2. Feature Importance vs. Emergent Behavior
In classic ML, explaining a model’s predictions often revolved around evaluating feature influence. In Generative AI, the simplicities of features are replaced with sophisticated embeddings that create emergent behaviors. The challenge lies in attributing these emergent properties back to specific inputs.
3. Trust, Accountability, and Regulation
Explainability is crucial for establishing trust, especially in sensitive domains. Generative AI escalates these stakes, as mistakes in reasoning or classification can lead to significant real-world consequences. Ensuring explainability is vital not just for compliance but for societal acceptance of these technologies.
4. Towards New Paradigms of Explainability
As the AI community explores innovative interpretable models and evaluation frameworks, the challenge remains to define what interpretability looks like in systems capable of generation.
Conclusion
Three years ago, when I examined Machine Learning, the challenges of messy data, fragile models, and opaque decisions felt central to AI’s development. Today, the focus on Generative AI emphasizes that, while the technologies have evolved, the core issues remain.

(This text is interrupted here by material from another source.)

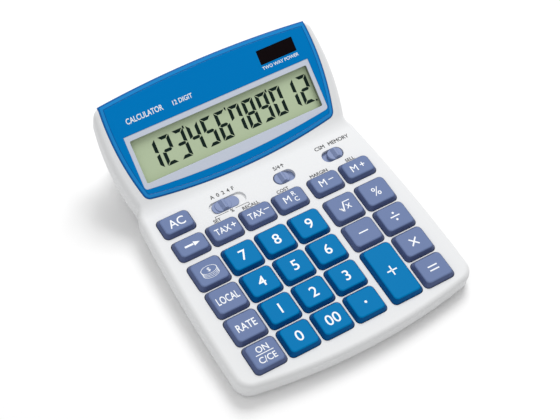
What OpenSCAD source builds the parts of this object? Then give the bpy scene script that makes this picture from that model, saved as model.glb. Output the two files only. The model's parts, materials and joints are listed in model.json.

Data challenges like scarcity and bias continue to grow, while model challenges such as performance measurement and overfitting have multiplied. Explainability challenges have also intensified, shifting from interpretable decisions to understanding complex generated behaviors.
Generative AI represents both a revolution and an extension of our earlier journey in AI. The fundamental lesson remains unchanged: intelligent systems are only as good as the data they learn from, the reliability of the models we build, and the trust we place in their outputs. The road ahead lies not in flashy demos but in tackling these deeply-rooted challenges to ensure that AI can be reliable, fair, and comprehensible for all.